• Task to carry out: Retype, exactly as written, every line from the one containing "Keep writing the three.js" down to the one containing "bpy.context.scene.world = world", including both, and nothing else.

• Exercise data:
— start —
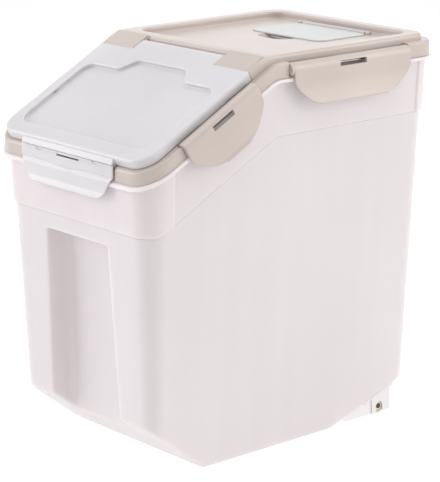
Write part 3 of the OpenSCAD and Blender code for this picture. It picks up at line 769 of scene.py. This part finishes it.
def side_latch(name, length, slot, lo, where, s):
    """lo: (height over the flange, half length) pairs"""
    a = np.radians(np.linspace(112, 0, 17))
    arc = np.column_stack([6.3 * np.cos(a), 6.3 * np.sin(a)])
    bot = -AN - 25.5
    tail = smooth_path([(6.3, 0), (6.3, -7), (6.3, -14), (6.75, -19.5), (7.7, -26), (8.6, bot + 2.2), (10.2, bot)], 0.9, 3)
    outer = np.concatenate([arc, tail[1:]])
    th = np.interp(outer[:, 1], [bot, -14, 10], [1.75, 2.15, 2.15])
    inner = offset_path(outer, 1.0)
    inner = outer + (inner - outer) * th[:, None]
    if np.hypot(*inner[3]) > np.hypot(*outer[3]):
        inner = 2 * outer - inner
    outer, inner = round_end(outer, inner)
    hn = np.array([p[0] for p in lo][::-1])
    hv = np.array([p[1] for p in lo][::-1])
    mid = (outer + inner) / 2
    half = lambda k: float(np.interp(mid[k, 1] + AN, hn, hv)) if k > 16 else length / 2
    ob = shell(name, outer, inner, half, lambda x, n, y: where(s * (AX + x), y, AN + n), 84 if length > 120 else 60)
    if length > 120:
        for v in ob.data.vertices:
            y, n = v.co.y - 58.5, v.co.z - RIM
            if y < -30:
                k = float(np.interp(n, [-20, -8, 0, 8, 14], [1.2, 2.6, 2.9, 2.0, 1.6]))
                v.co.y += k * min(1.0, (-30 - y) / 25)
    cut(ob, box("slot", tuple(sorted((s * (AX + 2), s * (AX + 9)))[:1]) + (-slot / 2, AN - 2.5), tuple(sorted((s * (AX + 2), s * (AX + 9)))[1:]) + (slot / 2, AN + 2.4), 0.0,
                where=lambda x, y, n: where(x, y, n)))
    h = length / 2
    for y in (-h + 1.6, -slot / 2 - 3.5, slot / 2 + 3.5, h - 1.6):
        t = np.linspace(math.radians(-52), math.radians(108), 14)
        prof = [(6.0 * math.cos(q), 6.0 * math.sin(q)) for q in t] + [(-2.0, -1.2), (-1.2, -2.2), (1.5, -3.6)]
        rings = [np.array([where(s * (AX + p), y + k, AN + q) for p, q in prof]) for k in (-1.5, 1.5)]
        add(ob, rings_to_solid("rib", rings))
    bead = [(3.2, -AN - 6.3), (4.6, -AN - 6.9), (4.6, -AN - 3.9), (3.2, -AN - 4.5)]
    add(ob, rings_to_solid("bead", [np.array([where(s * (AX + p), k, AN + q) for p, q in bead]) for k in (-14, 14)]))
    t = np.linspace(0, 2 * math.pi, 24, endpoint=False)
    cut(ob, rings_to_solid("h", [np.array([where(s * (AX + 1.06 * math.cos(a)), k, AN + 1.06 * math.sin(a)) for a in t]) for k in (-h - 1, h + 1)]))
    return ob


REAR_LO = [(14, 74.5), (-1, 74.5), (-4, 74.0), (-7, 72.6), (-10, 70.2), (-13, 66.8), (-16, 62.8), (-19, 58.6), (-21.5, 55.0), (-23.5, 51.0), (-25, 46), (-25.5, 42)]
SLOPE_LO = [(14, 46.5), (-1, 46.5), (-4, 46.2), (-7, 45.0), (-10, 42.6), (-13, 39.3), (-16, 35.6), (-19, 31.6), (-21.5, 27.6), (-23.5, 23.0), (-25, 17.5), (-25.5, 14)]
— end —
— start —
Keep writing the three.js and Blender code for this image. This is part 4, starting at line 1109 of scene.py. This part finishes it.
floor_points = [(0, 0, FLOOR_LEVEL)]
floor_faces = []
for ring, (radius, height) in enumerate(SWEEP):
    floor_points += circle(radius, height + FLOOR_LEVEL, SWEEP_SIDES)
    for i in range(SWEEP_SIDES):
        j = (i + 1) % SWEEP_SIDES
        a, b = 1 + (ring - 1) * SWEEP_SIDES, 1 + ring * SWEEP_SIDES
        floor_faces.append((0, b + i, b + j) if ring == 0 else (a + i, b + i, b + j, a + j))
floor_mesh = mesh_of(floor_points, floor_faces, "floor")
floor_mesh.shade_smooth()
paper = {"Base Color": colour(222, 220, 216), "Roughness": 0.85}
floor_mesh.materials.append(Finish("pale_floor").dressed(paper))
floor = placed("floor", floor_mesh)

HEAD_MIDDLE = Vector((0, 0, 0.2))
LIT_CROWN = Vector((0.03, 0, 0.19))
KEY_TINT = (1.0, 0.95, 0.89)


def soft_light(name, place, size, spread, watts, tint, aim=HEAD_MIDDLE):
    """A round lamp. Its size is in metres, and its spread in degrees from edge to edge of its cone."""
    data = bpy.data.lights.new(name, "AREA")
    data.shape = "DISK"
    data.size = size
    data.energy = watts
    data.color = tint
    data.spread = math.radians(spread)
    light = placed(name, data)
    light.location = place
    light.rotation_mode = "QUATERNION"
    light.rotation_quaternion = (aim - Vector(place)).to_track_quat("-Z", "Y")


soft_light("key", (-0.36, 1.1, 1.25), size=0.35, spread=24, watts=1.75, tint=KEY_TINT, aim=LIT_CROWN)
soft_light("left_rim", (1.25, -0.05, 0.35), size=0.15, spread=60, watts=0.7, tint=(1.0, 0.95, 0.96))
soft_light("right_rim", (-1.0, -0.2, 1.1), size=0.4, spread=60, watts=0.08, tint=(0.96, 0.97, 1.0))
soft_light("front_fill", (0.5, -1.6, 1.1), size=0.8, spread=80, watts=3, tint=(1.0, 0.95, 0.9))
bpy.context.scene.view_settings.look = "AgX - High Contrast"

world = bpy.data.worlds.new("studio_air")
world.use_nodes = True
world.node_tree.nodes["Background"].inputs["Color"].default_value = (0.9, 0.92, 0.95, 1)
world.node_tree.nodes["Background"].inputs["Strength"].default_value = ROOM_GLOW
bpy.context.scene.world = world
— end —
— start —
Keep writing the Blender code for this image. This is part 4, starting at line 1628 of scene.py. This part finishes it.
— end —
• Exercise output:
Keep writing the three.js and Blender code for this image. This is part 4, starting at line 1109 of scene.py. This part finishes it.
floor_points = [(0, 0, FLOOR_LEVEL)]
floor_faces = []
for ring, (radius, height) in enumerate(SWEEP):
    floor_points += circle(radius, height + FLOOR_LEVEL, SWEEP_SIDES)
    for i in range(SWEEP_SIDES):
        j = (i + 1) % SWEEP_SIDES
        a, b = 1 + (ring - 1) * SWEEP_SIDES, 1 + ring * SWEEP_SIDES
        floor_faces.append((0, b + i, b + j) if ring == 0 else (a + i, b + i, b + j, a + j))
floor_mesh = mesh_of(floor_points, floor_faces, "floor")
floor_mesh.shade_smooth()
paper = {"Base Color": colour(222, 220, 216), "Roughness": 0.85}
floor_mesh.materials.append(Finish("pale_floor").dressed(paper))
floor = placed("floor", floor_mesh)

HEAD_MIDDLE = Vector((0, 0, 0.2))
LIT_CROWN = Vector((0.03, 0, 0.19))
KEY_TINT = (1.0, 0.95, 0.89)


def soft_light(name, place, size, spread, watts, tint, aim=HEAD_MIDDLE):
    """A round lamp. Its size is in metres, and its spread in degrees from edge to edge of its cone."""
    data = bpy.data.lights.new(name, "AREA")
    data.shape = "DISK"
    data.size = size
    data.energy = watts
    data.color = tint
    data.spread = math.radians(spread)
    light = placed(name, data)
    light.location = place
    light.rotation_mode = "QUATERNION"
    light.rotation_quaternion = (aim - Vector(place)).to_track_quat("-Z", "Y")


soft_light("key", (-0.36, 1.1, 1.25), size=0.35, spread=24, watts=1.75, tint=KEY_TINT, aim=LIT_CROWN)
soft_light("left_rim", (1.25, -0.05, 0.35), size=0.15, spread=60, watts=0.7, tint=(1.0, 0.95, 0.96))
soft_light("right_rim", (-1.0, -0.2, 1.1), size=0.4, spread=60, watts=0.08, tint=(0.96, 0.97, 1.0))
soft_light("front_fill", (0.5, -1.6, 1.1), size=0.8, spread=80, watts=3, tint=(1.0, 0.95, 0.9))
bpy.context.scene.view_settings.look = "AgX - High Contrast"

world = bpy.data.worlds.new("studio_air")
world.use_nodes = True
world.node_tree.nodes["Background"].inputs["Color"].default_value = (0.9, 0.92, 0.95, 1)
world.node_tree.nodes["Background"].inputs["Strength"].default_value = ROOM_GLOW
bpy.context.scene.world = world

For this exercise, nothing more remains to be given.